The Corps has determined the proposed project may affect, but is not likely to adversely affect the Everglades snail kite (Rostrhamus sociabilis plumbeus) or its designated critical habitat. The proposed project is within the consultation area for the snail kite. No habitat types utilized by the Everglades snail kite are found within or adjacent to the project area. The Corps will request U.S. Fish and Wildlife concurrence with this determination pursuant to Section 7 of the Endangered Species Act. 

The Corps has determined the proposed project may affect, but is not likely to adversely affect the red-cockaded woodpecker (RCW) (Picoides borealis). Although the project occurs within the Consultation Area of the endangered RCW, the habitats found on the proposed project area are not suitable for the RCW and there is limited open areas for foraging and nest tree development. In addition, there are no documented active RCW colonies within or adjacent to the project area. The Corps will request U.S. Fish and Wildlife concurrence with this determination pursuant to Section 7 of the Endangered Species Act. 

The Corps has determined the proposal would have no effect on any other listed threatened or endangered species or designated critical habitat.

 

NOTE:  This public notice is being issued based on information furnished by the applicant. This information has not been verified or evaluated to ensure compliance with laws and regulation governing the regulatory program. The jurisdictional line has not been verified by Corps personnel.

 

AUTHORIZATION FROM OTHER AGENCIES:  Water Quality Certification may be required from the Florida Department of Environmental Protection and/or one of the state Water Management Districts.

 

COMMENTS regarding the potential authorization of the work proposed should be submitted in writing to the attention of District Engineer through the 1520 Royal Palm Square, Suite 310, Ft. Myers, Florida 33919 within 21 days from the date of this notice.

The decision whether to issue or deny this permit application will be based on the information received from this public notice and the evaluation of the probable impact to the associated wetlands.
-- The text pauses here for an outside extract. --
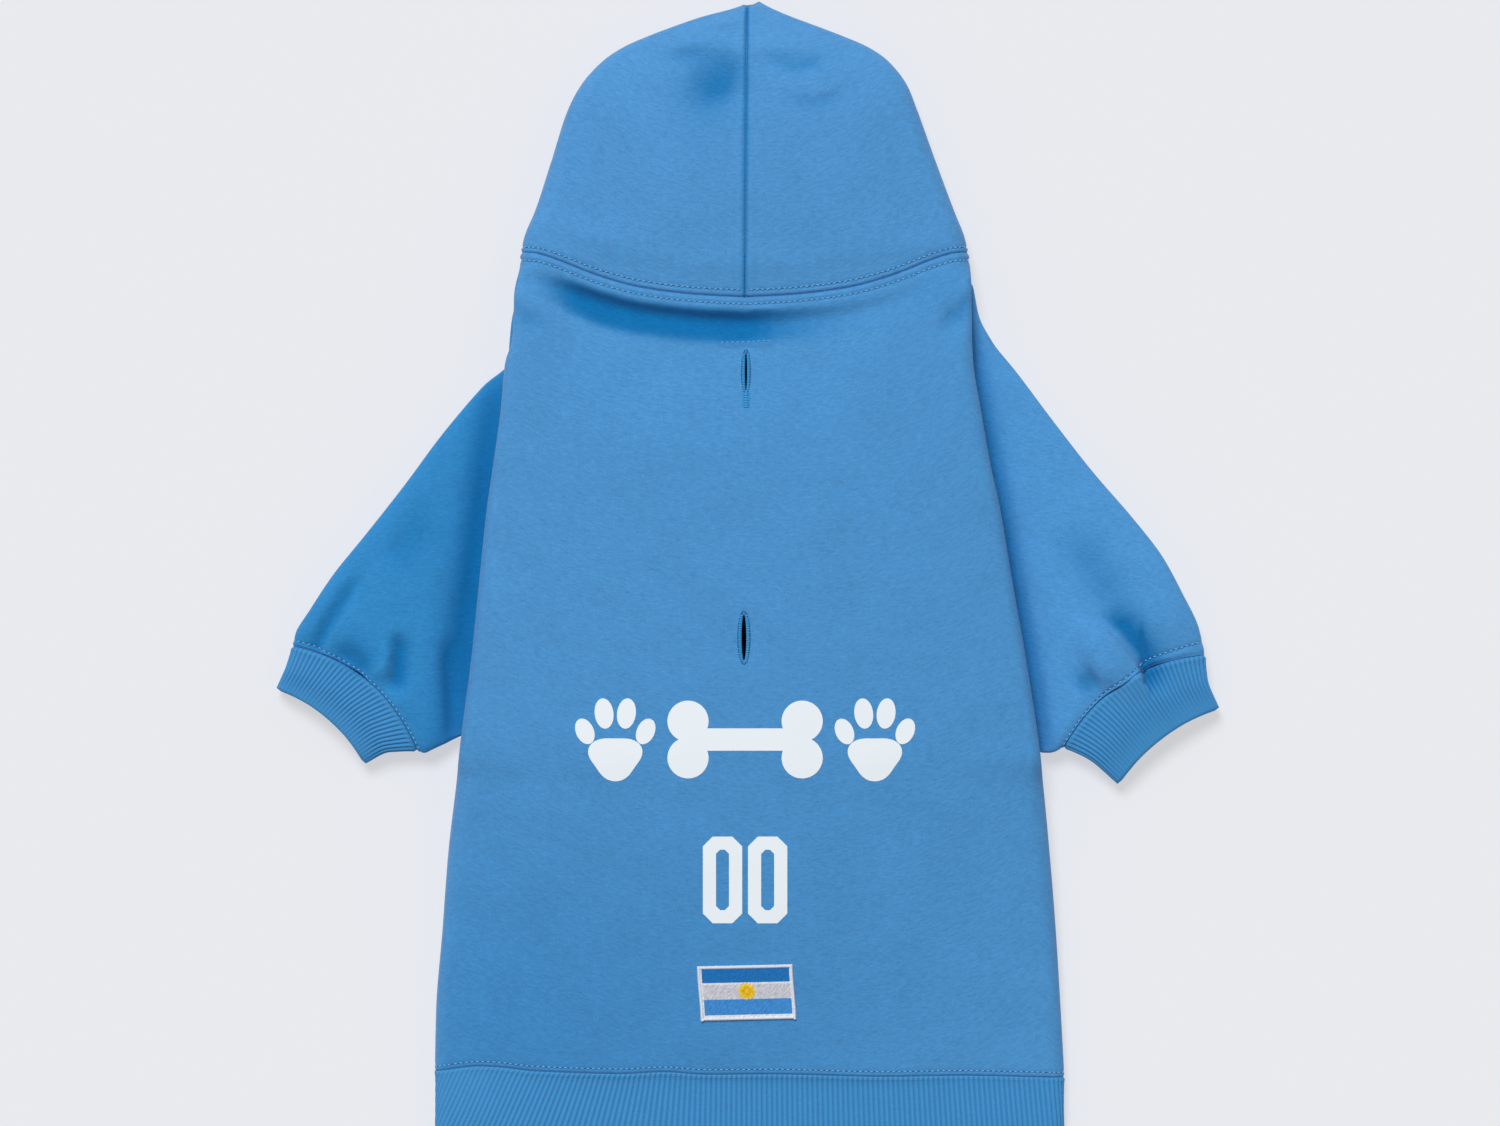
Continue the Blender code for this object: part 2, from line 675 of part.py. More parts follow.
def flag_patch():
    """A small embroidered patch that follows the back."""
    u = np.linspace(-0.5, 0.5, 9)[None, :] * PATCH_WIDTH
    v = np.linspace(0.5, -0.5, 6)[:, None] * PATCH_HEIGHT
    cosine, sine = math.cos(PATCH_TILT), math.sin(PATCH_TILT)
    x = PATCH_PLACE[0] + u * cosine - v * sine
    y = NECK_Y - BACK_LENGTH * PATCH_PLACE[1] + u * sine + v * cosine
    z = back_height(x, y) + SEAM_GAP
    lower = np.stack([x, y, z], axis=-1)
    upper = np.stack([x, y, z + PATCH_THICKNESS], axis=-1)
    return solid_from_walls("flag_patch", upper, lower)


def cut_slit(panel, name, place, length, width, collection):
    """A lens-shaped leash hole through the back, cut by an upright ellipse."""
    bpy.ops.mesh.primitive_cylinder_add(vertices=14, radius=0.5, depth=1)
    cutter = bpy.context.object
    cutter.name = name
    for owner in list(cutter.users_collection):
        owner.objects.unlink(cutter)
    collection.objects.link(cutter)
    y = NECK_Y - BACK_LENGTH * place[1]
    height = float(back_height(np.array(place[0]), np.array(y)))
    for vertex in cutter.data.vertices:
        vertex.co.x = vertex.co.x * width + place[0]
        vertex.co.y = vertex.co.y * length + y
        vertex.co.z = vertex.co.z * 5 * FLEECE_WALL + height
    cutter.hide_render = True
    cutter.display_type = "WIRE"
    boolean = panel.modifiers.new(name, "BOOLEAN")
    boolean.operation = "DIFFERENCE"
    boolean.solver = "EXACT"
    boolean.object = cutter


def cloth(name, color):
    """A rough cloth in one colour."""
    material = bpy.data.materials.new(name)
    material.use_nodes = True
    shader = material.node_tree.nodes["Principled BSDF"]
    shader.inputs["Base Color"].default_value = (*color, 1)
    shader.inputs["Roughness"].default_value = 0.9
    shader.inputs["Metallic"].default_value = 0
    return material


def new_collection(name):
    collection = bpy.data.collections.new(name)
    bpy.context.scene.collection.children.link(collection)
    return collection


def main():
    for old in list(bpy.data.objects):
        bpy.data.objects.remove(old, do_unlink=True)
    hoodie = new_collection("dog_hoodie")
    cutters = new_collection("cutters")
    back = back_panel()
    pieces = [(back, "fleece")]
    for side in (LEFT, RIGHT):
        pieces.append((hood_half(side), "fleece"))
        pieces.append((sleeve(side), "sleeve_fleece"))
        pieces.append((cuff(side), "rib_knit"))
    pieces.append((belly_panel(), "fleece"))
    pieces.append((hem_band(), "rib_knit"))
    pieces.append((flag_patch(), "patch_thread"))
    for piece, finish in pieces:
        hoodie.objects.link(piece)
        piece.data.materials.append(cloth(f"{piece.name}_{finish}", CLOTH_COLORS[finish]))
        piece.data.shade_smooth()
        piece.data.set_sharp_from_angle(angle=math.radians(50))
    cut_slit(
        back, "upper_slit", UPPER_SLIT_PLACE, UPPER_SLIT_LENGTH, UPPER_SLIT_WIDTH, cutters
    )
    cut_slit(
        back, "lower_slit", LOWER_SLIT_PLACE, LOWER_SLIT_LENGTH, LOWER_SLIT_WIDTH, cutters
    )


main()
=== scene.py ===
"""A fleece dog hoodie laid flat with its back upwards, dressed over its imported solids.

Metres, +Z up, +Y towards the hood and +X to the garment's right as seen from above. Each panel is
a wall of cloth worked out from two parameters, u across or round it and v along it, by the same
sections as its solid. Folds, seams and ribs are added as a height along the cloth's own normal.
"""

import logging
import math
from dataclasses import dataclass, field
from enum import Enum
from typing import Any, Optional, Sequence, Union

import bmesh
import bpy
import numpy as np
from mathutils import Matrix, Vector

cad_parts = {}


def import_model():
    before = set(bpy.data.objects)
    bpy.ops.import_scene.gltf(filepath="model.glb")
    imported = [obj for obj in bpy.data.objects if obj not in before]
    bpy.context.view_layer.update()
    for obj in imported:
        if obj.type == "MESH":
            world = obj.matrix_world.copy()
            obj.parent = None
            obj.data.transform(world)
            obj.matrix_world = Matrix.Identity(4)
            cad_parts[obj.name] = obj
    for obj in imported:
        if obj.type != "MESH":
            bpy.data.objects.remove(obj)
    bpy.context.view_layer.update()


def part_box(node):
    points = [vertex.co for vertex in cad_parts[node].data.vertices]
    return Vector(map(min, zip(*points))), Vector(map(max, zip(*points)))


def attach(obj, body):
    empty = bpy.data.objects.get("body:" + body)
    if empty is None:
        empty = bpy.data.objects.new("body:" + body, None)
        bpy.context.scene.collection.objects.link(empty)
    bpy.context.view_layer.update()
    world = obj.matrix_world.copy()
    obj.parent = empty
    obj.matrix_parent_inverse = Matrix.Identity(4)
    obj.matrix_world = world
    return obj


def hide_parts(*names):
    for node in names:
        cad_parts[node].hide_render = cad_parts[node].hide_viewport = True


LOG = logging.getLogger("dog_hoodie")
BODY = "root"

Array = np.ndarray
Number = Union[float, int]
Colour = tuple[float, float, float]
Piece = bpy.types.Object
Finish = bpy.types.Material

MM = 0.001
TINY = 1e-9
MERGE = 1e-6
WAVER_RUN = 14 * MM
WAVER_INNER = 0.3


class Side(Enum):
    """A half of the garment, as the sign of its X."""

    LEFT = -1
    RIGHT = 1

    @property
    def word(self) -> str:
        """The side's name in lower case."""
        return self.name.lower()


class Slot(Enum):
    """The record's material slots."""

    FLEECE = "fleece"
    RIB = "rib_knit"
    PATCH = "patch_thread"
    THREAD = "sewing_thread"
    FILM = "print_film"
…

This is based on an analysis of the applicant's avoidance and minimization efforts for the project, as well as the compensatory mitigation proposed.

 

QUESTIONS concerning this application should be directed to the project manager, Stephen J. Fleming, in writing at the Fort Myers Permits Section, 1520 Royal Palm Square Blvd. Suite 310, Fort Myers, FL 33919; by electronic mail at Stephen.J.Fleming@usace.army.mil; by facsimile transmission at (239) 334-0797; or, by telephone at (239) 334-1975. 

 

IMPACT ON NATURAL RESOURCES: Coordination with U.S. Fish and Wildlife Service, Environmental Protection Agency (EPA), the National Marine Fisheries Services, and other Federal, State, and local agencies, environmental groups, and concerned citizens generally yields pertinent environmental information that is instrumental in determining the impact the proposed action will have on the natural resources of the area.

 

EVALUATION: The decision whether to issue a permit will be based on an evaluation of the probable impact including cumulative impacts of the proposed activity on the public interest. That decision will reflect the national concern for both protection and utilization of important resources. The benefits, which reasonably may be expected to accrue from the proposal, must be balanced against its reasonably foreseeable detriments. All factors which may be relevant to the proposal will be considered including cumulative impacts thereof; among these are conservation, economics, esthetics, general environmental concerns, wetlands, historical properties, fish and wildlife values, flood hazards, floodplain values, land use, navigation, shoreline erosion and accretion, recreation, water supply and conservation, water quality, energy needs, safety, food, and fiber production, mineral needs, considerations of property ownership, and in general, the needs and welfare of the people. Evaluation of the impact of the activity on the public interest will also include application of the guidelines promulgated by the Administrator, EPA, under authority of Section 404(b) of the Clean Water Act or the criteria established under authority of Section 102(a) of the Marine Protection Research and Sanctuaries Act of 1972.  A permit will be granted unless its issuance is found to be contrary to the public interest.

The US Army Corps of Engineers (Corps) is soliciting comments from the public; Federal, State, and local agencies and officials; Indian Tribes; and other Interested parties in order to consider and evaluate the impacts of this proposed activity. Any comments received will be considered by the Corps to determine whether to issue, modify, condition, or deny a permit for this proposal. To make this determination, comments are used to assess impacts to endangered species, historic properties, water quality, general environmental effects, and the other public interest factors listed above. Comments are also used to determine the need for a public hearing and to determine the overall public interest of the proposed activity.

 

COASTAL ZONE MANAGEMENT CONSISTENCY: In Florida, the State approval constitutes compliance with the approved Coastal Zone Management Plan. In Puerto Rico, a Coastal Zone Management Consistency Concurrence is required from the Puerto Rico Planning Board. In the Virgin Islands, the Department of Planning and Natural Resources permit constitutes compliance with the Coastal Zone Management Plan.

 

REQUEST FOR PUBLIC HEARING: Any person may request a public hearing. The request must be submitted in writing to the District Engineer within the designated comment period of the notice and must state the specific reasons for requesting the public hearing.